**Written request**
Write out all of the data without omission, exactly as shown.

**Information provided**
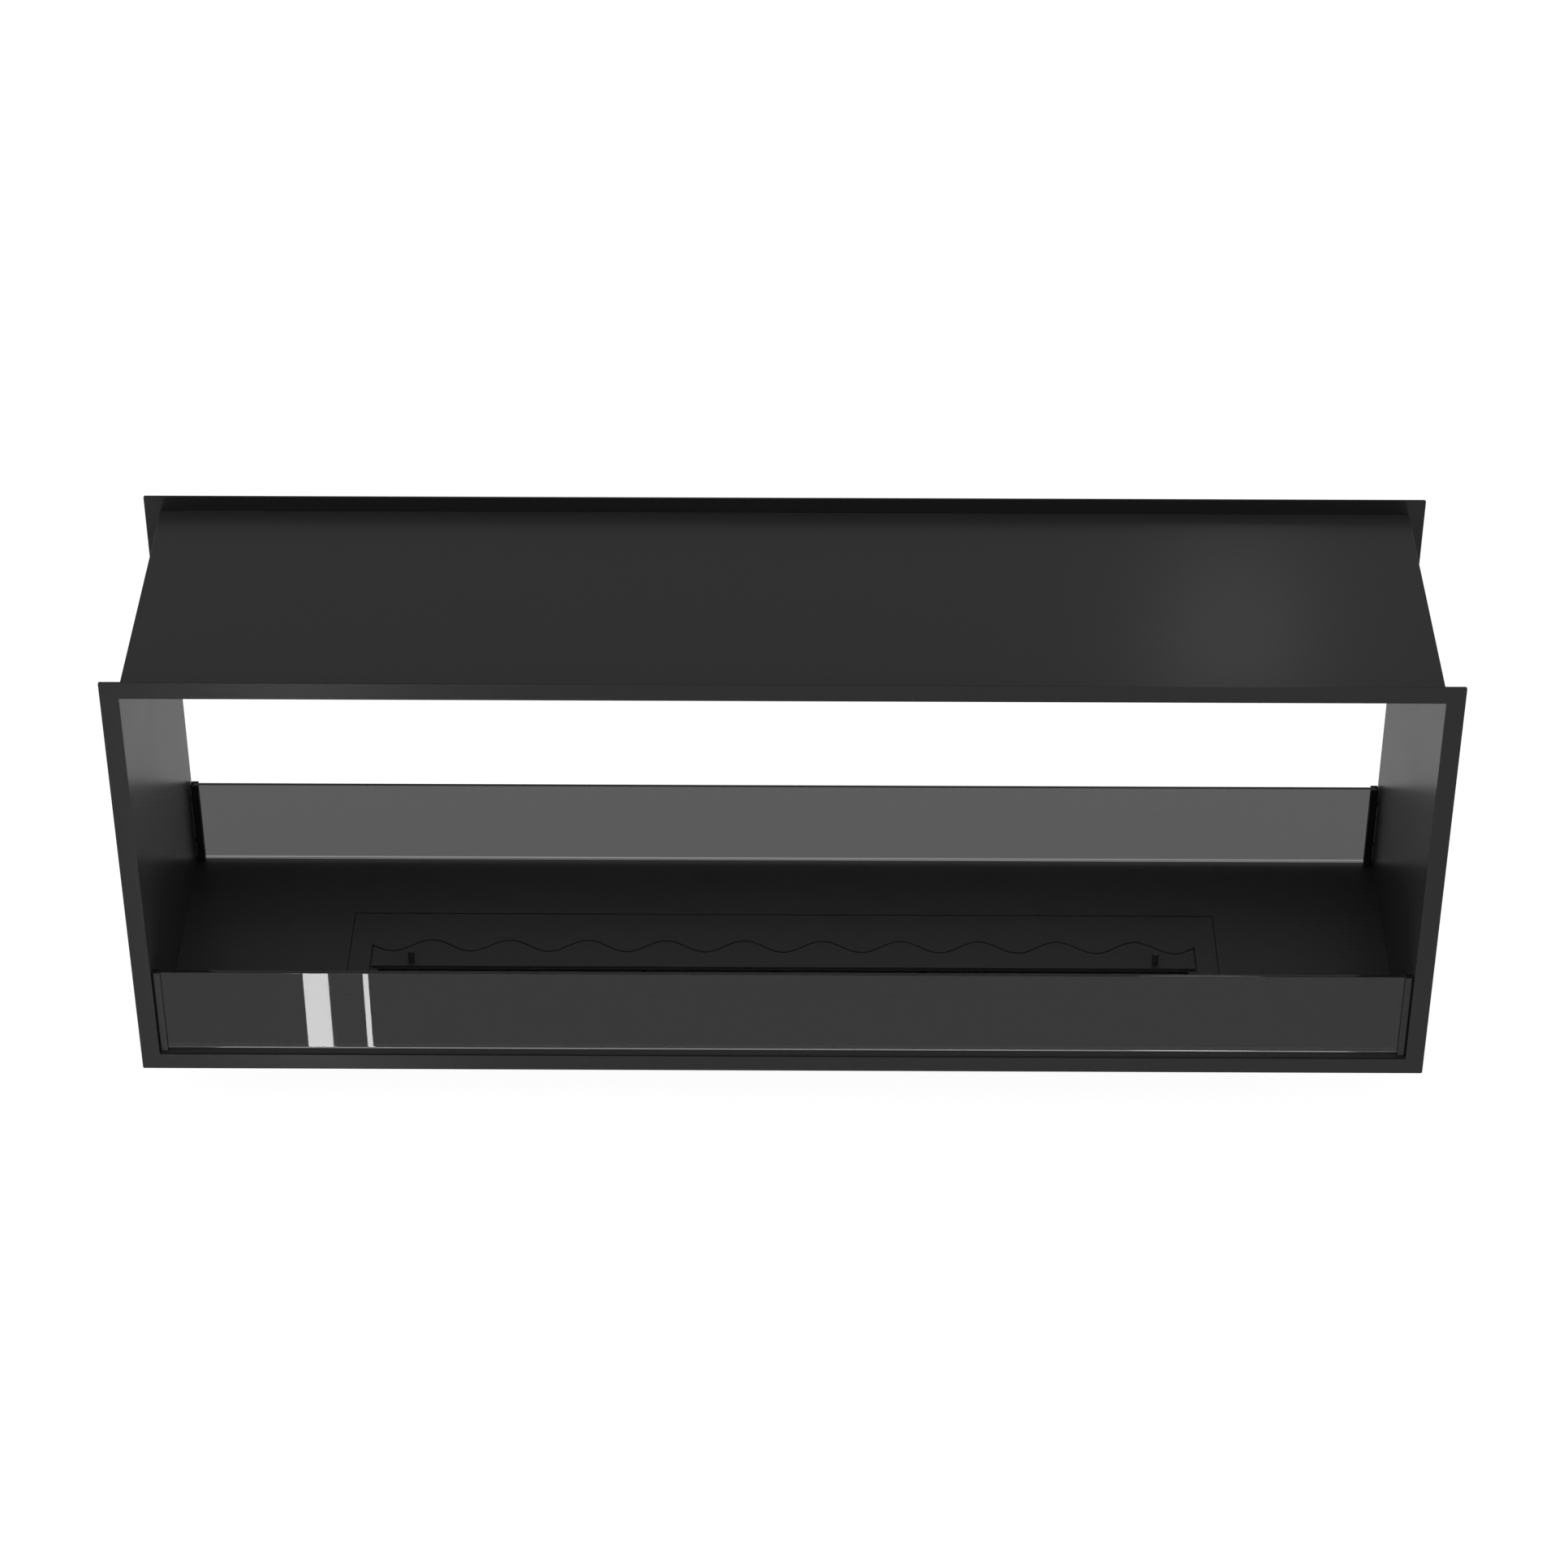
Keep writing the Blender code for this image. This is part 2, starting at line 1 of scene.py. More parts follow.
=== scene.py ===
"""Looks of a see-through built-in bio-ethanol fireplace, made around its packed frame."""
import json
import random
from math import atan2, cos, hypot, pi, radians, sin, sqrt

import bmesh
import bpy
from bpy.props import FloatProperty, FloatVectorProperty, IntProperty, PointerProperty
from bpy.types import Operator, PropertyGroup
from mathutils import Matrix, Vector


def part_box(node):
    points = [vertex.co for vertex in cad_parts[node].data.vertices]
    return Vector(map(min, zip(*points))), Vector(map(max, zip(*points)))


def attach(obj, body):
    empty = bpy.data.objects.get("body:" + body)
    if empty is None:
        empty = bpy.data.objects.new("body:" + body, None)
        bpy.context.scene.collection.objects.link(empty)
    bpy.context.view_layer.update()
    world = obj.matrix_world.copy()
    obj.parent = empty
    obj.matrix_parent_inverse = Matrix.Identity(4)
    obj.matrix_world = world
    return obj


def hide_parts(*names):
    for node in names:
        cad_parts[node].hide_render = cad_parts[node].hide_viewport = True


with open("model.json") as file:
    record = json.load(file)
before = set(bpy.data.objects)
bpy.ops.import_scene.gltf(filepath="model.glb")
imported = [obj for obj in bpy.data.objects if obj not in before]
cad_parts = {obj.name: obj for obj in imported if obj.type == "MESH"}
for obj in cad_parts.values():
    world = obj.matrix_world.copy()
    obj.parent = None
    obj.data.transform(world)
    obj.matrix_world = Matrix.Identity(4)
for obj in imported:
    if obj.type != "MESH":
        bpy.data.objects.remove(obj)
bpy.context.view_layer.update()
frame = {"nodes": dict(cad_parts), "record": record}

bl_info = {
    "name": "See-through fireplace finish",
    "version": (1, 0, 0),
    "blender": (4, 5, 0),
    "location": "View3D > Sidebar > Fireplace",
    "description": "Models the fine pieces of a built-in fireplace and gives every piece its finish",
    "category": "Object",
}

MM = 0.001
NEAR = 1e-6  # places closer than this are one place
WHITE = (1, 1, 1, 1)
BODY_OF = {node: body for body, nodes in frame["record"]["behaviour"]["bodies"].items() for node in nodes}
PLATE_LOW, PLATE_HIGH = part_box("burner_top_plate")
LID_LOW, LID_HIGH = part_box("burner_lid")
FRAME_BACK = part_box("front_frame")[1].y
SIDE_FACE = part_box("right_side_panel")[1].x

# The camera's place in metres, how far it looks down and left in degrees, and its sensor in millimetres
VIEWPOINT = (0.020853, -3.142872, 2.557132)
LOOK_DOWN = 36.1547
LOOK_LEFT = 0.36546
SENSOR_WIDTH = 36

# Where the front glass shows the light strips: left and right edges, and lower and upper ends
STRIP_EDGES = {"light_strip_wide": (-0.4433, -0.4200), "light_strip_narrow": (-0.3878, -0.3829)}
STRIP_ENDS = (0.0, 0.62)

# The place on the top panel that the softbox faces, and the way from there to the softbox
SOFTBOX_FACES = Vector((0.403, -0.073, 0.465))
SOFTBOX_WAY = Vector((0.102, 0.822, 0.56))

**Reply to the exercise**
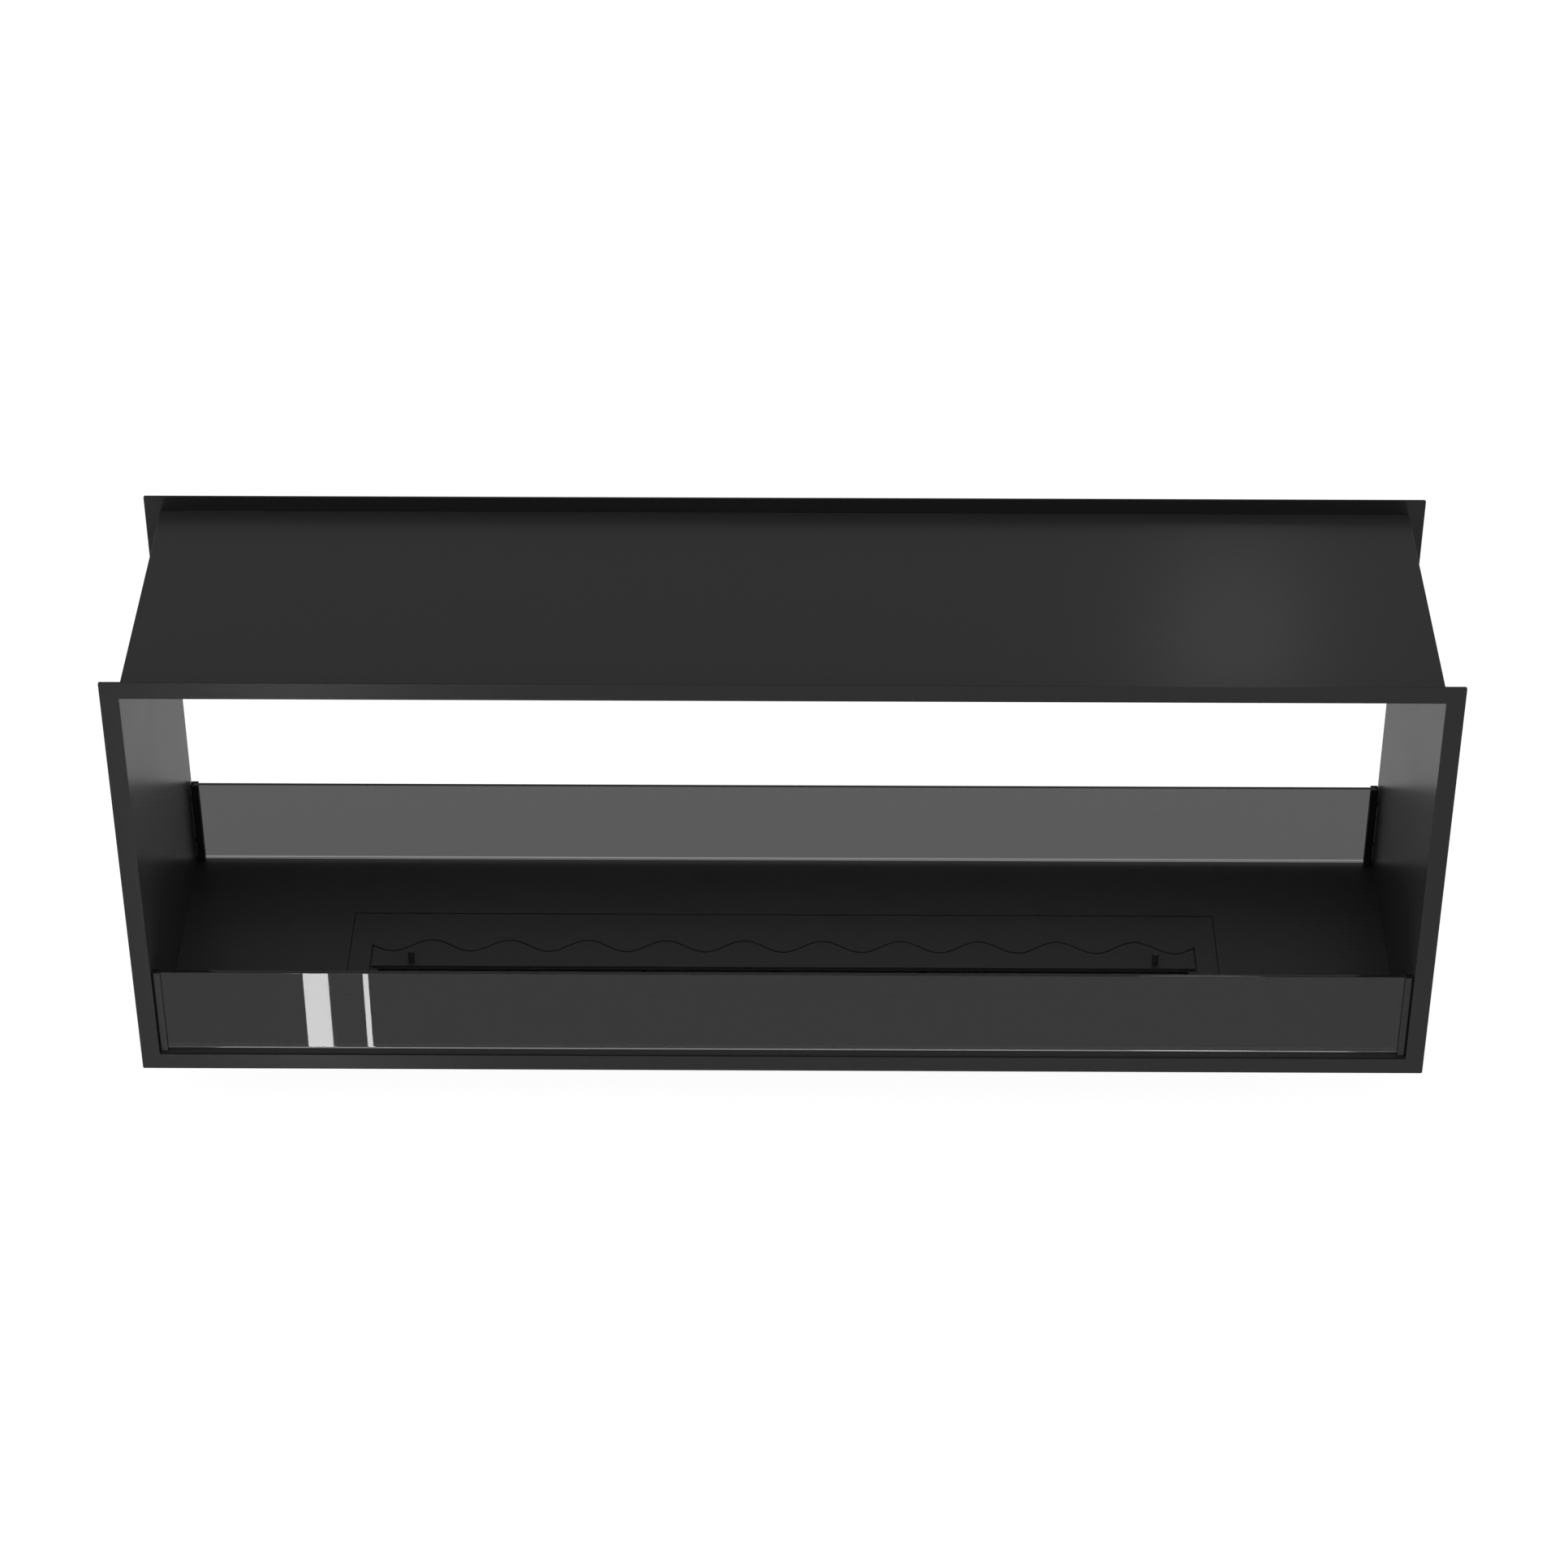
Keep writing the Blender code for this image. This is part 2, starting at line 1 of scene.py. More parts follow.
=== scene.py ===
"""Looks of a see-through built-in bio-ethanol fireplace, made around its packed frame."""
import json
import random
from math import atan2, cos, hypot, pi, radians, sin, sqrt

import bmesh
import bpy
from bpy.props import FloatProperty, FloatVectorProperty, IntProperty, PointerProperty
from bpy.types import Operator, PropertyGroup
from mathutils import Matrix, Vector


def part_box(node):
    points = [vertex.co for vertex in cad_parts[node].data.vertices]
    return Vector(map(min, zip(*points))), Vector(map(max, zip(*points)))


def attach(obj, body):
    empty = bpy.data.objects.get("body:" + body)
    if empty is None:
        empty = bpy.data.objects.new("body:" + body, None)
        bpy.context.scene.collection.objects.link(empty)
    bpy.context.view_layer.update()
    world = obj.matrix_world.copy()
    obj.parent = empty
    obj.matrix_parent_inverse = Matrix.Identity(4)
    obj.matrix_world = world
    return obj


def hide_parts(*names):
    for node in names:
        cad_parts[node].hide_render = cad_parts[node].hide_viewport = True


with open("model.json") as file:
    record = json.load(file)
before = set(bpy.data.objects)
bpy.ops.import_scene.gltf(filepath="model.glb")
imported = [obj for obj in bpy.data.objects if obj not in before]
cad_parts = {obj.name: obj for obj in imported if obj.type == "MESH"}
for obj in cad_parts.values():
    world = obj.matrix_world.copy()
    obj.parent = None
    obj.data.transform(world)
    obj.matrix_world = Matrix.Identity(4)
for obj in imported:
    if obj.type != "MESH":
        bpy.data.objects.remove(obj)
bpy.context.view_layer.update()
frame = {"nodes": dict(cad_parts), "record": record}

bl_info = {
    "name": "See-through fireplace finish",
    "version": (1, 0, 0),
    "blender": (4, 5, 0),
    "location": "View3D > Sidebar > Fireplace",
    "description": "Models the fine pieces of a built-in fireplace and gives every piece its finish",
    "category": "Object",
}

MM = 0.001
NEAR = 1e-6  # places closer than this are one place
WHITE = (1, 1, 1, 1)
BODY_OF = {node: body for body, nodes in frame["record"]["behaviour"]["bodies"].items() for node in nodes}
PLATE_LOW, PLATE_HIGH = part_box("burner_top_plate")
LID_LOW, LID_HIGH = part_box("burner_lid")
FRAME_BACK = part_box("front_frame")[1].y
SIDE_FACE = part_box("right_side_panel")[1].x

# The camera's place in metres, how far it looks down and left in degrees, and its sensor in millimetres
VIEWPOINT = (0.020853, -3.142872, 2.557132)
LOOK_DOWN = 36.1547
LOOK_LEFT = 0.36546
SENSOR_WIDTH = 36

# Where the front glass shows the light strips: left and right edges, and lower and upper ends
STRIP_EDGES = {"light_strip_wide": (-0.4433, -0.4200), "light_strip_narrow": (-0.3878, -0.3829)}
STRIP_ENDS = (0.0, 0.62)

# The place on the top panel that the softbox faces, and the way from there to the softbox
SOFTBOX_FACES = Vector((0.403, -0.073, 0.465))
SOFTBOX_WAY = Vector((0.102, 0.822, 0.56))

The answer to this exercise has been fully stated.